Wednesday, June 27, 2007

Maybe I Just LOOK Stupid

It's funny. Nearly every week or so I get a phone call or perhaps an e-mail from a newspaper, a magazine, someone asking me to write for them on a weekly basis - without pay. Hello! Who in their right mind would write for anyone on a professional basis and not be paid? Well, obviously someone willing to sacrifice everything they needed in order to get exposure - but isn't that what these blogs are for? I don't get paid to write here - and here's the great part, I don't have an editor to please! It's me. It's just me. I always please me - well, most of the time. There are those moments when even I get angry enough to take myself out back - I threaten, but I don't actually do it. I'm not really all that scared of me.

This week it was a publication from a school - often it is. Being a professor of English has a great deal to do with that- they wanted me to write something funny, maybe add a little contest, a little work, a little adventure for the students - - and like every other college in the country, they didn't want to pay a penny for it. Just a smile, a thank you, perhaps a cup of coffee for me when they bag me someday and force me to come talk to their alumni group because of all the praise I was getting for the column. Oh, or maybe they believe that the exposure, the thrill of the ink will be my motivation. Nope - pay my bills thank you. Then we'll talk.

I'm not mean. I'm really not mean at all - if I had millions in my bank - if I had even hundreds of thousands in my bank (make it easier on myself), I would write for free. I would give it away more often, it would be a privilege and an honor to be hustled around the globe to talk for nothing - but that just isn't in the plans today....maybe the Vanderbilts will adopt me and keep me, then I can - I'm good for a few soirees and I can always hold my own in a well orchestrated conversation, be it religious, political, analytical - doesn't matter. I'll even discuss quantum physics with an air of authority - you just have to know more than I do to catch me when I lie through my teeth, or say something completely off just to watch your reaction. (Now, that's mean, but it's in me - bred that way.)

OK, so maybe I look sweet and people think that I'll be an easy pushover -which by the way, here's the secret, if you're a kid, or this is for an Armed Forces paper - I'm probably going to say yes. I'd write for the Stars and Stripes for nothing. I'd write for Highlights, kid's readers, maybe even some animal magazines - but not for long.
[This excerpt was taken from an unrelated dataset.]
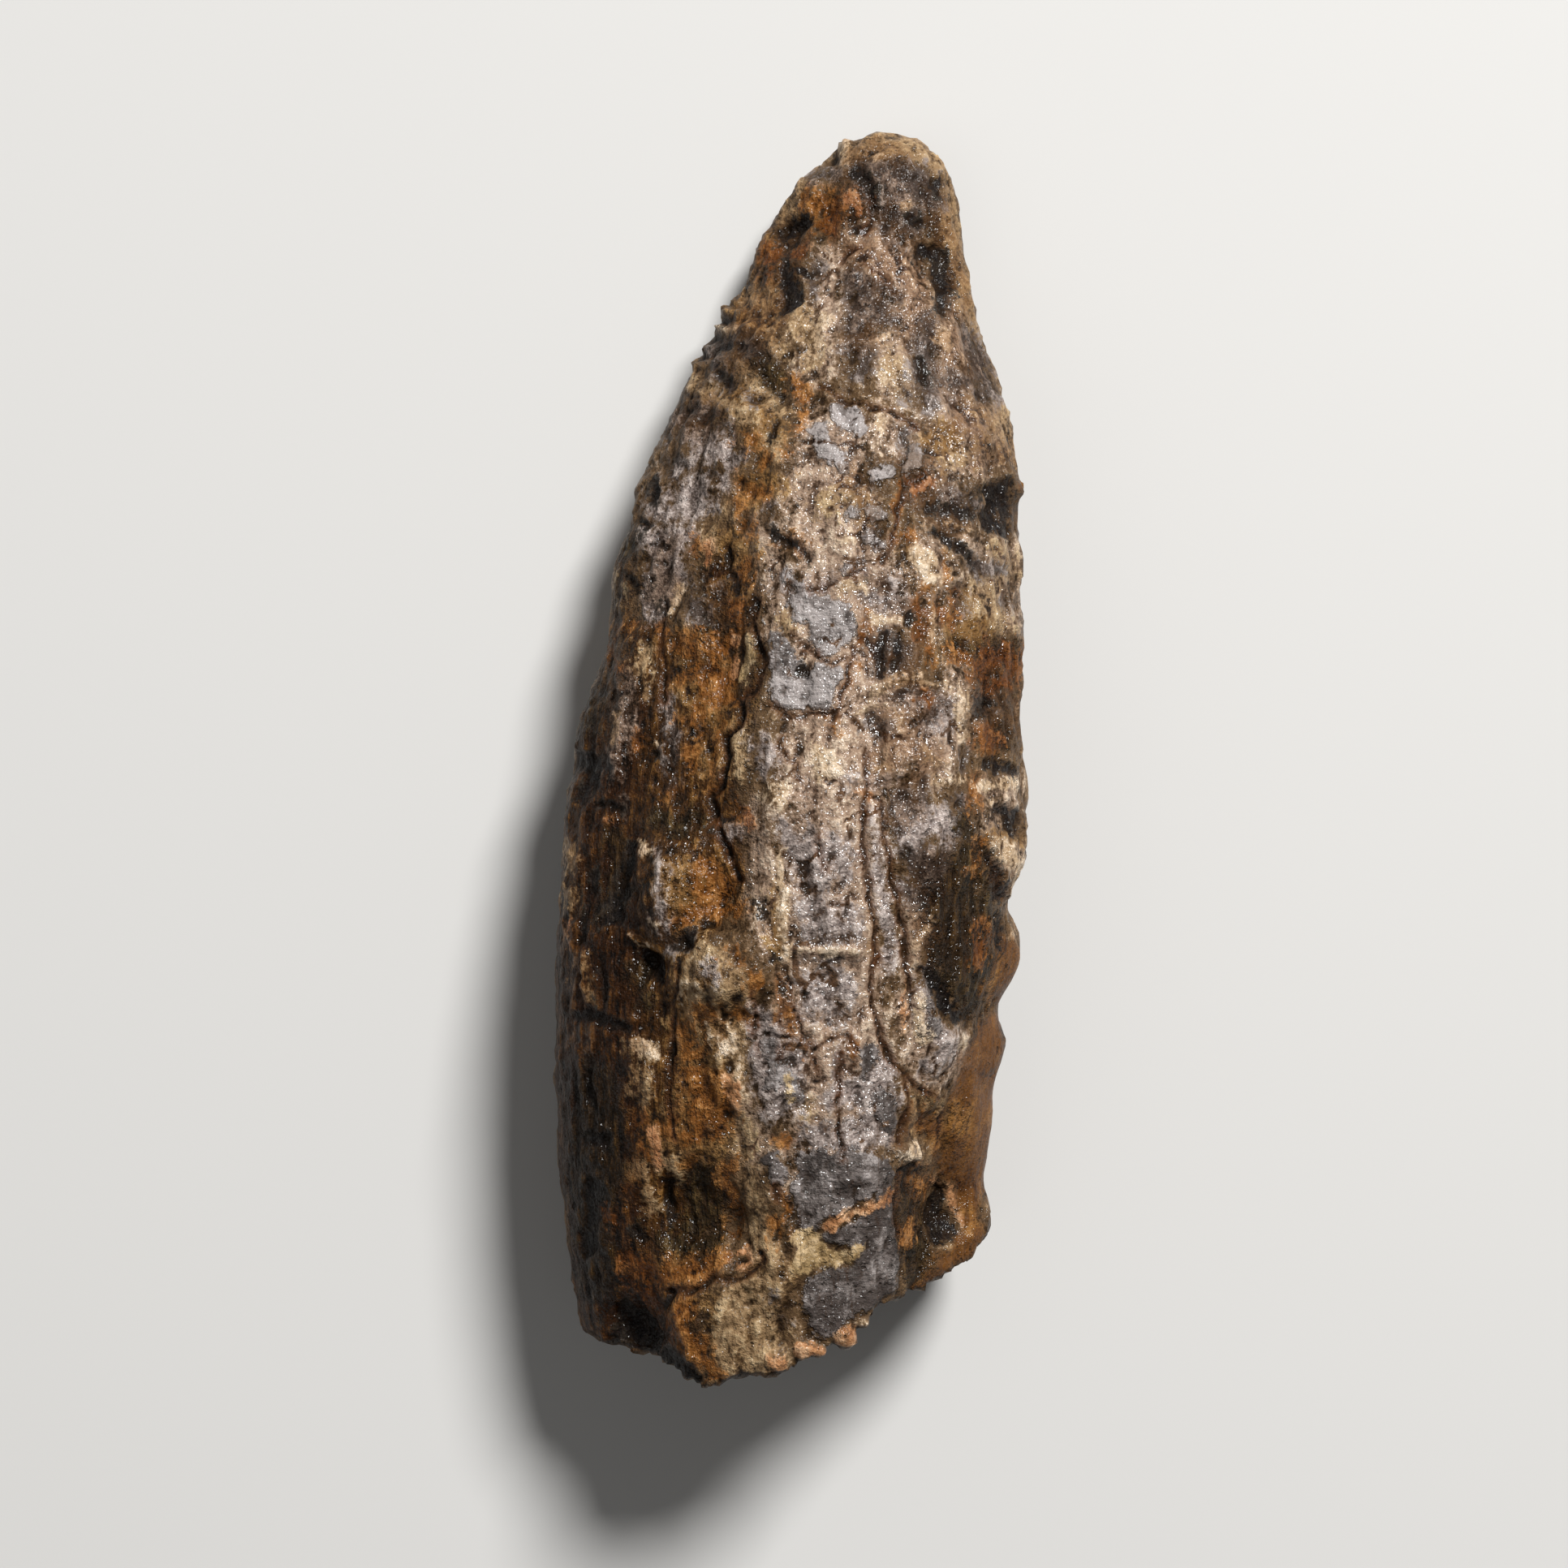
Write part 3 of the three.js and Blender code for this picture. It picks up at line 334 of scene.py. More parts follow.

After my work became so popular, so demanding, so incredibly irresistible, that the readers demanded more, more - got to have more they'd beg - then, I'd have to get compensation. The Army would simply have to fly me out to Ft. Wainwright to see my baby, or I could go to Washington D.C. and get over to the two major military stations there - see the boys and girls I love so much - I'd do that. (Anyone out there with that sort of pull? Call me!) Other than that, I do have a price - not a high one, I've done so much for so long with so little that I can do just about anything with nothing nowadays - old saying, but a good one.

Just pay me, OK. You'd expect it. I expect it. I have a teenage monster to feed. I was suppose to be emancipating her, but she's decided to hang on a bit longer. Work got in the way - in that it wasn't fun like she thought it would be. She's back home and I'm picking up the slack on that one. You remember the day you thought about growing up and then changed your mind don't you? It was a great day - I crawled back in bed and slept a little longer that morning.